Do you remember when Gordon Brown and the New Labour government used to scoff at Germany’s ‘malaise’…? Gordon, where are you now?

There are lots of things wrong in Germany but at least they have a 21st century manufacturing industry.

Essentially, by all holding the current Euro, the rest of Europe cannot stand the pace when they lose the ability to devalue their currencies (to make their products relatively cheaper).

There may be another scheme in all this… New York does not want the Euro eclipsing the US dollar as the world’s reserve currency….

So the future for a German note (Euro or otherwise) looks solid, like Swiss Francs. As for the rest, the ‘other Euro’  could be as valuable as ‘Harold Wilson’s pound in your pocket’… they will be worth less, a lot less.

What then happens to sterling? It has devalued by 30% but still not produced an export revival. How can it? Where is the manufacturing industry?

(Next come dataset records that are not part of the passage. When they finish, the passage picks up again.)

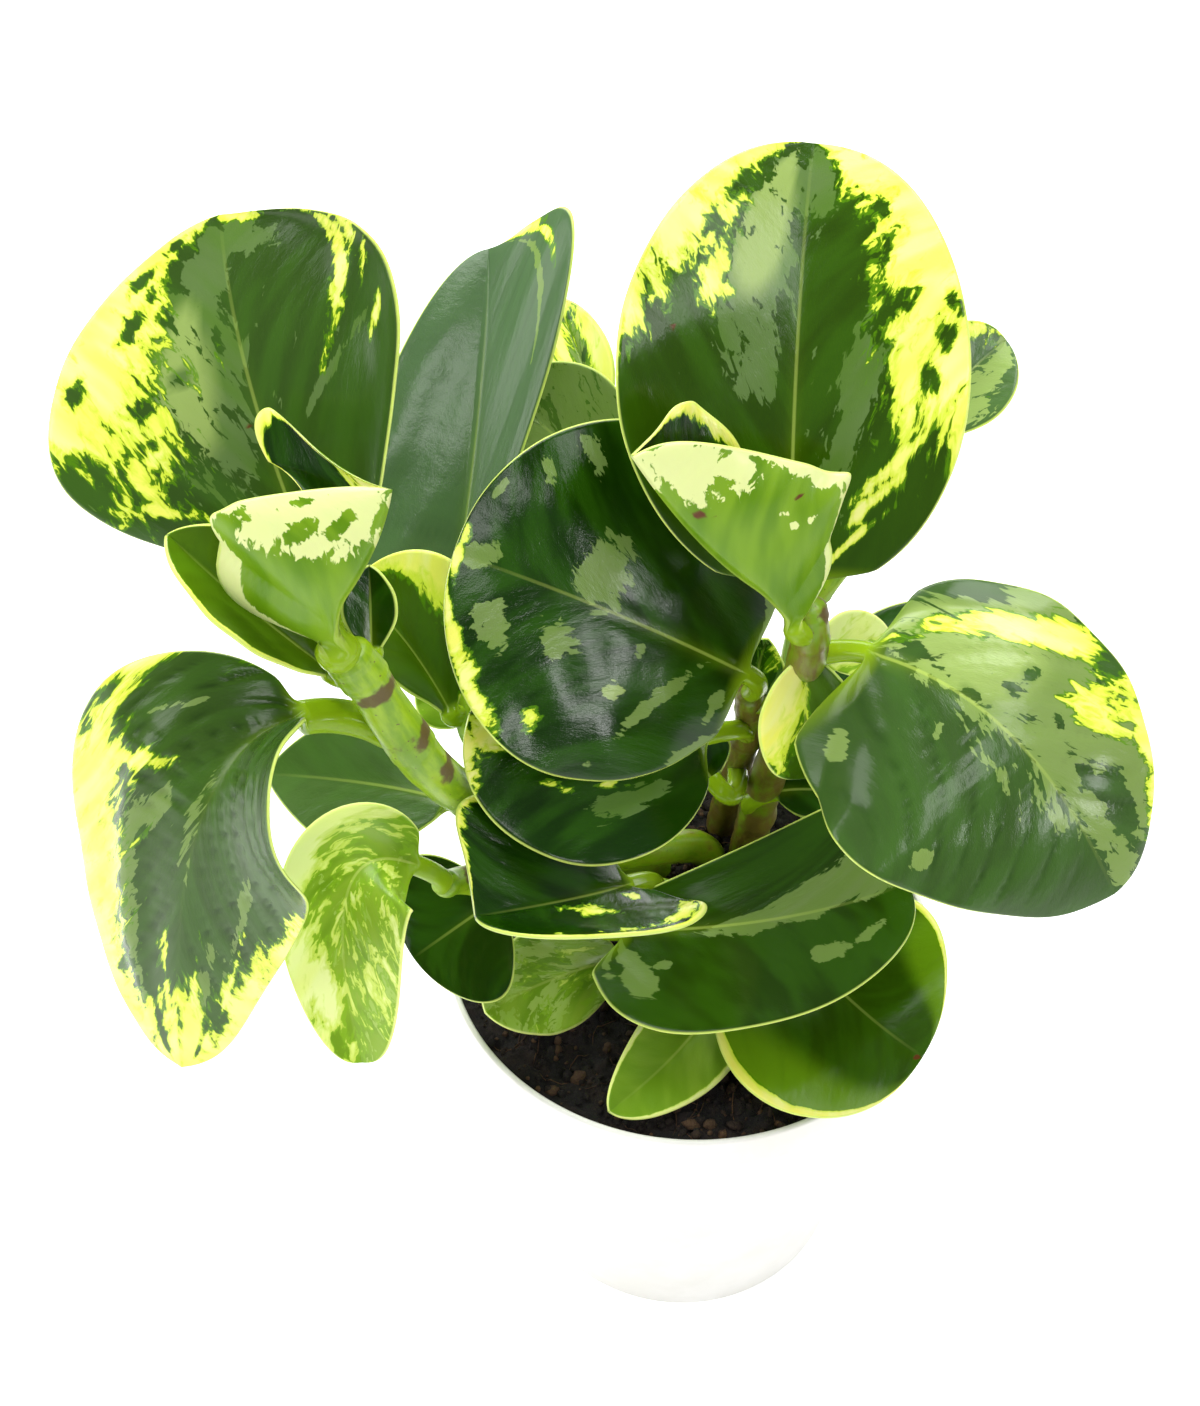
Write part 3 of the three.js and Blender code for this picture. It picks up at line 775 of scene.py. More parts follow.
@dataclass(frozen=True)
class Pot:
    """Tapered thin-walled pot with a plain band round its rim, in millimetres."""

    height: float = 105.0
    rim_radius: float = 60.0
    base_radius: float = 43.0
    wall: float = 1.5
    floor: float = 1.8
    band: float = 12.0
    band_step: float = 1.2
    lip: float = 0.7
    foot: float = 1.5
    corner: float = 1.4
    clean_below: float = 60.0
    soil_line: float = 97.0
    soiling: float = 6.0
    sectors: int = 192

    def outer(self, height: float) -> float:
        """Outside radius of the tapered wall at a height."""
        top = self.rim_radius - self.band_step
        return mix(self.base_radius, top, height / (self.height - self.band))

    def profile(self) -> Array:
        """Outline from the middle of the base, up the outside, over the lip and down inside.

        Returns:
            Radius and height rows.
        """
        band_foot = self.height - self.band
        inside = self.rim_radius - self.wall
        rise = np.linspace(self.foot + 0.5, band_foot - 0.3, 14)
        outside = np.stack([self.outer(rise), rise], -1)
        down = np.linspace(band_foot - 0.3, self.floor + self.corner + 0.2, 14)
        inner = np.stack([self.outer(down) - self.wall, down], -1)
        crown = self.height - self.lip
        turn = self.outer(self.floor) - self.wall - self.corner
        return np.concatenate([
            [[0.0, 0.0], [0.5 * self.base_radius, 0.0], [self.base_radius - 2.2, 0.0]],
            arc((self.base_radius - self.foot, self.foot), self.foot, -86.0, -6.0, 7),
            outside,
            [[self.rim_radius - 0.3, band_foot + self.band_step - 0.3]],
            [[self.rim_radius, band_foot + self.band_step + 0.1], [self.rim_radius, band_foot + 2.0]],
            arc((self.rim_radius - self.lip, crown), self.lip, 0.0, 90.0, 7),
            arc((inside + self.lip, crown), self.lip, 90.0, 180.0, 7)[1:],
            [[inside, band_foot + 3.0], [inside, band_foot + self.band_step]],
            inner,
            arc((turn, self.floor + self.corner), self.corner, -6.0, -86.0, 6),
            [[0.5 * self.base_radius, self.floor], [0.0, self.floor]],
        ])

    def skin(self) -> Skin:
        """The pot, with a value that marks the soiled inner band.

        Returns:
            The closed surface.
        """
        points, quads, triangles = turned(self.profile(), self.sectors)
        x, y, z = points.T
        wide = np.where(z > self.height - self.band, self.rim_radius, self.outer(z))
        within = (np.hypot(x, y) < wide - 0.7 * self.wall) & (z > self.clean_below)
        fade = 1.0 - smooth((z - self.soil_line) / self.soiling)
        return Skin(points, quads, triangles, {"inside": within * fade})


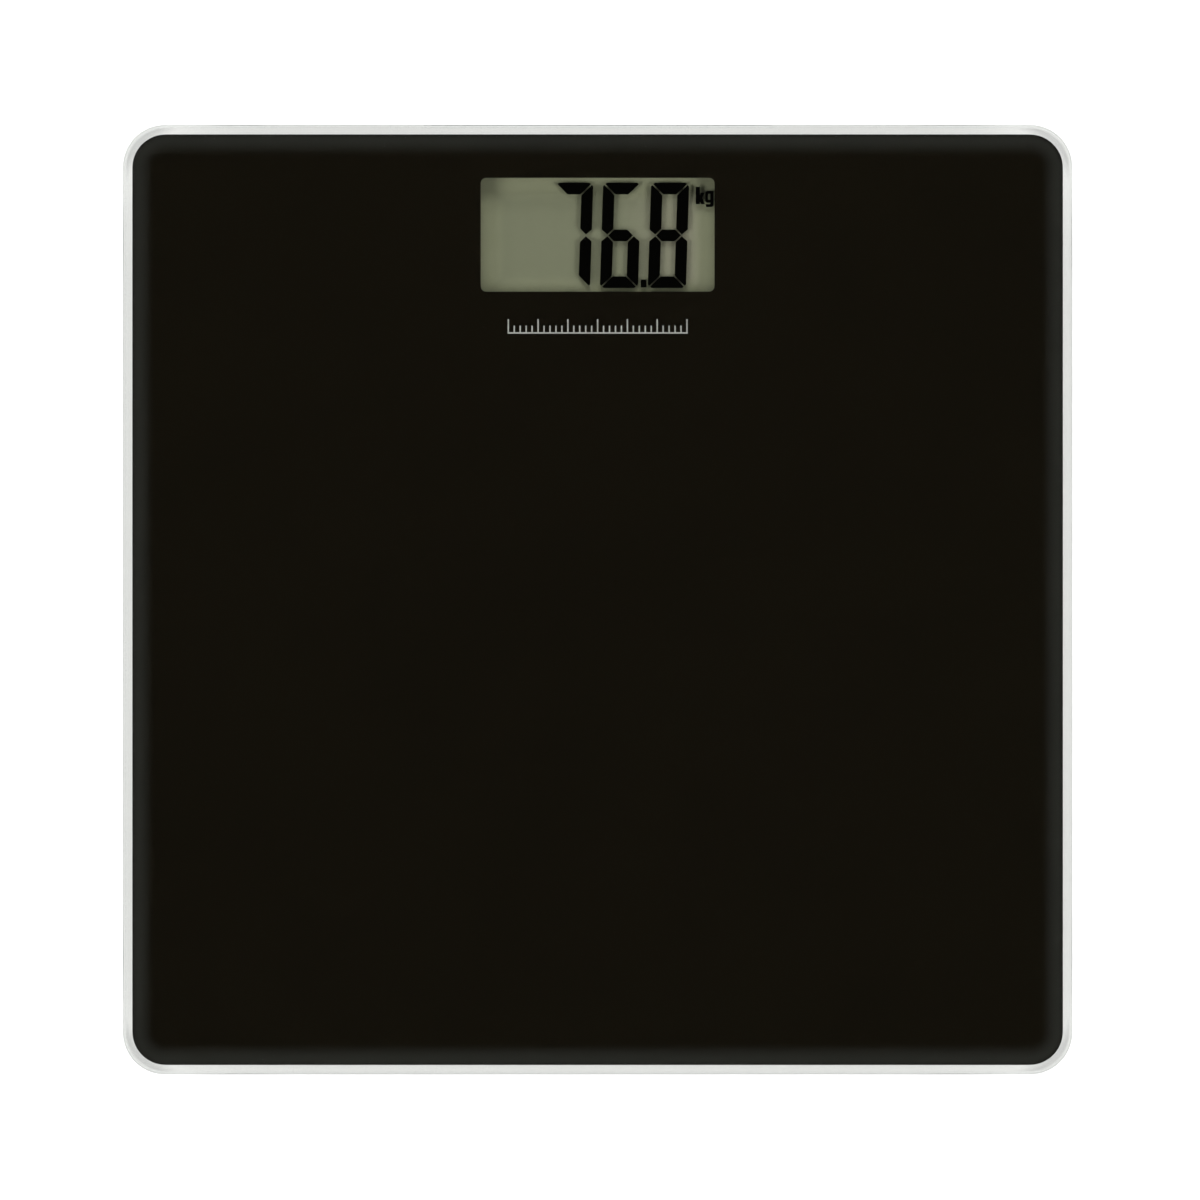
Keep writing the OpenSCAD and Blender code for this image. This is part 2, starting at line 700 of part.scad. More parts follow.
module foot_cap(i) {
    edge = 0.5;
    hub_r = 4.5;
    well_r = pad_r + close_fit;
    inner_r = cap_r - cap_wall;
    floor_z = pad_t + cap_floor;
    shell = [[well_r, cap_z], [cap_r - edge, cap_z], [cap_r, cap_z + edge], [cap_r, flange_z],
             [flange_r, flange_z], [flange_r, flange_top], [inner_r, flange_top], [inner_r, floor_z],
             [0, floor_z], [0, pad_t], [well_r, pad_t]];
    color(black_color) at_foot(i) {
        rotate_extrude() polygon(shell);
        rod(hub_r, pad_t + 0.5, flange_top);
        rotate_extrude() polygon(concat([[0, flange_top - 0.5], [post_r, flange_top - 0.5]],
                                        arc(0, sensor_z - dome_r, dome_r, acos(post_r / dome_r), 90, 8)));
        for (a = [30:60:330]) rotate([0, 0, a])
            translate([hub_r - 0.5, -rib_t / 2, floor_z - 0.5])
                cube([inner_r - hub_r + 0.9, rib_t, flange_top - floor_z - 0.3]);
    }
}

module foot_pad(i) {
    groove = [0.8, 0.35];
    edge = 0.3;
    pitch = 4;
    rings = [for (r = [pitch:pitch:pad_r - 2])
                 each [[r, 0], [r, groove.y], [r + groove.x, groove.y], [r + groove.x, 0]]];
    profile = concat([[0, 0]], rings, [[pad_r - edge, 0], [pad_r, edge], [pad_r, pad_t], [0, pad_t]]);
    color(rubber_color) at_foot(i) rotate_extrude() polygon(profile);
}

module retainer_ring(i) {
    color(black_color) at_foot(i) difference() {
        rod(ring_out_r, ring_z, ring_top);
        rod(ring_in_r, ring_z - cut, ring_top + cut);
        at_ring_screws() {
            rod(ring_screw[2] + close_fit, ring_z - cut, ring_top + cut);
            rod(ring_screw[0] + close_fit, ring_z - cut, ring_z + ring_screw[1]);
        }
    }
}

module retainer_screws() {
    color(steel_color) for (i = [0:3]) at_foot(i) at_ring_screws() screw(ring_screw, ring_z, 5);
}

module strain_gauges() {
    color("orange") for (i = [0:3]) at_foot(i)
        translate([gauge_x - gauge.x / 2, -gauge.y / 2, sensor_z - gauge.z]) cube(gauge);
}

module gauge_sealant() {
    color("white") for (i = [0:3]) at_foot(i) difference() {
        translate([sealant_x - sealant.x / 2, -sealant.y / 2, sensor_z - sealant.z]) cube(sealant);
        translate([gauge_x - gauge.x / 2, -gauge.y / 2, sensor_z - gauge.z]) cube([gauge.x, gauge.y, cut]);
    }
}

module foot_tapes() {
    color(foam_color) for (i = [0:3]) at_foot(i) rod(housing_r - 0.6, mount_z, mount_z + tape_t);
}

// ---------- wires ----------

// Points of an S-bend from [s, za] to height zb, in the upright plane that holds the wire
function bend_r(za, zb) = abs(zb - za) / (2 * (1 - cos(bend_angle)));
function bend_run(za, zb) = 2 * bend_r(za, zb) * sin(bend_angle);
function s_bend(s, za, zb) =
    let (r = bend_r(za, zb), up = sign(zb - za), run = bend_run(za, zb), step = bend_angle / bend_rings)
    concat([for (a = [0:step:bend_angle]) [s + r * sin(a), za + up * r * (1 - cos(a))]],
           [for (a = [bend_angle - step:-step:-0.01]) [s + run - r * sin(a), zb - up * r * (1 - cos(a))]]);

function wire_path(i) =
    let (rise = sensor_w / 2 + 0.3, drop = FEET[i][3] + (box_wall + 0.6) / sin(FEET[i][4]))
    concat([[wire_start, wire_foot_z]], s_bend(rise, wire_foot_z, wire_high_z),
           s_bend(drop, wire_high_z, wire_box_z), [[FEET[i][3] + REACH[i], wire_box_z]]);

function direction(path, i) =
    let (v = path[min(i + 1, len(path) - 1)] - path[max(i - 1, 0)]) v / norm(v);

// A round wire swept along a path of [s, z] points, at distance y to the side of it
module swept_wire(path, y) {
    last = len(path) - 1;
    points = [for (i = [0:last]) let (t = direction(path, i)) for (k = [0:wire_sides - 1])
                  let (a = 360 * k / wire_sides, out = wire_r * cos(a))
                  [path[i].x - t.y * out, y + wire_r * sin(a), path[i].y + t.x * out]];
    sides = [for (i = [0:last - 1], k = [0:wire_sides - 1])
                 let (n = (k + 1) % wire_sides, here = i * wire_sides, next = here + wire_sides)
                 [here + k, here + n, next + n, next + k]];
    start = [for (k = [wire_sides - 1:-1:0]) k];
    end = [for (k = [0:wire_sides - 1]) last * wire_sides + k];
    polyhedron(points, concat(sides, [start, end]));
}

module foot_wires(lane) { for (i = [0:3]) at_foot(i) swept_wire(wire_path(i), lane * wire_pitch); }
module wires_red() { color("red") foot_wires(-1); }
module wires_white() { color("white") foot_wires(0); }
module wires_black() { color(black_color) foot_wires(1); }

// Strip from a foot to the box, cut off along the wall of the box
module foot_to_box(i, width, z0, z1, gap) {
    difference() {
        at_foot(i) translate([housing_r + gap, -width / 2, z0])
            cube([FEET[i][3] - housing_r + 3, width, z1 - z0]);
        translate([0, box_y, z0 - cut]) linear_extrude(z1 - z0 + 2 * cut)
            square([box_w + 2 * gap, box_d + 2 * gap], center = true);
    }
}

module wire_ducts() {
    color(black_color) for (i = [0:3]) difference() {
        foot_to_box(i, duct_w, duct_z, mount_z, 0.1);
        at_foot(i) translate([housing_r - cut, -channel_w / 2, channel_z])
            cube([FEET[i][3] - housing_r + 4 + cut, channel_w, mount_z - channel_z + cut]);
    }
}

module duct_tapes() {
    color(foam_color) for (i = [0:3]) foot_to_box(i, duct_w, mount_z, mount_z + tape_t, 0.1);
}

// ---------- the nodes ----------

glass_platform();
enamel_print();
print_mark();
lcd_front_polariser();
lcd_front_glass();
lcd_segments();
lcd_seal();
lcd_rear_glass();
lcd_reflector();
zebra_connector();
display_foam();
display_housing();
display_tape();
circuit_board();
board_pads();
chip_blob();
board_components();
battery_holder();
coin_cell();
positive_contact();
negative_contact();
unit_switch();
switch_plunger();
unit_button();
housing_cover();
battery_door();
case_screws();
board_screws();
for (i = [0:3]) {
    foot_housing(i);
    load_cell(i);
    foot_cap(i);
    foot_pad(i);
    retainer_ring(i);
}
retainer_screws();
strain_gauges();
gauge_sealant();
wires_red();
wires_white();
wires_black();
foot_tapes();
wire_ducts();
duct_tapes();
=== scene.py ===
"""Digital bathroom scale: glass platform, display box and four load-cell feet, dressed around the CAD frame.

X runs to the right, Y to the rear edge with the display and Z up. Lengths are metres.
"""

import json
import math

import bmesh
import bpy
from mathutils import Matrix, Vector


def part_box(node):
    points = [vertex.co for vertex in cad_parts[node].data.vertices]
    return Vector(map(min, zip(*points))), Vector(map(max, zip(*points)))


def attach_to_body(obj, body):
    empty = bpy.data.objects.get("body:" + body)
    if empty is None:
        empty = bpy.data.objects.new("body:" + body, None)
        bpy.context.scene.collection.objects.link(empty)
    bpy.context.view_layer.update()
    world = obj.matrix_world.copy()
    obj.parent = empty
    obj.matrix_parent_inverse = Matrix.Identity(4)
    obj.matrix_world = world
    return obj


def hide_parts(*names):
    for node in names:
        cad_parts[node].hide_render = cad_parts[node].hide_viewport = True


bl_info = {
    "name": "Glass Bathroom Scale",
    "version": (1, 0, 0),
    "blender": (4, 5, 0),
    "location": "View3D > Sidebar > Bathroom Scale",
    "description": "Models and finishes a glass bathroom scale on its CAD frame",
    "category": "Object",
}

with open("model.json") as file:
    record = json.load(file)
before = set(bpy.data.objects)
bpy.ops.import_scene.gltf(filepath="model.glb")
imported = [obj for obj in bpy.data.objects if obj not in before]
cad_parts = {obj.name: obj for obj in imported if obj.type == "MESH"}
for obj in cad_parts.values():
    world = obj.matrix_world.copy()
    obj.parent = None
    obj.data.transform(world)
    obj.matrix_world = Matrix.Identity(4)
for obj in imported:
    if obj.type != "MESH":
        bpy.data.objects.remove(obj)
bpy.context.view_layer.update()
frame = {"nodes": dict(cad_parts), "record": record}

CORNERS = ("front_left", "front_right", "rear_left", "rear_right")
PLATFORM = "platform"
MM = 0.001

GLASS_LOW, GLASS_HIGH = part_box("glass_platform")
PRINT_LOW, PRINT_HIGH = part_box("enamel_print")
LCD_LOW, LCD_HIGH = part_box("lcd_front_glass")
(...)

In a couple of years down the road, sterling may dip even further, a lot further as it attempts to stay ‘competitive’……. #

If you want to see Berlin, do it the next 24 months….. after that, it will be Auf Wiedersehn.. The Deutsche Bahn trains trundling into St Pancras will be for German passengers coming over here…… a bit like Californians going into Mexico….. for a cheap shopping spree.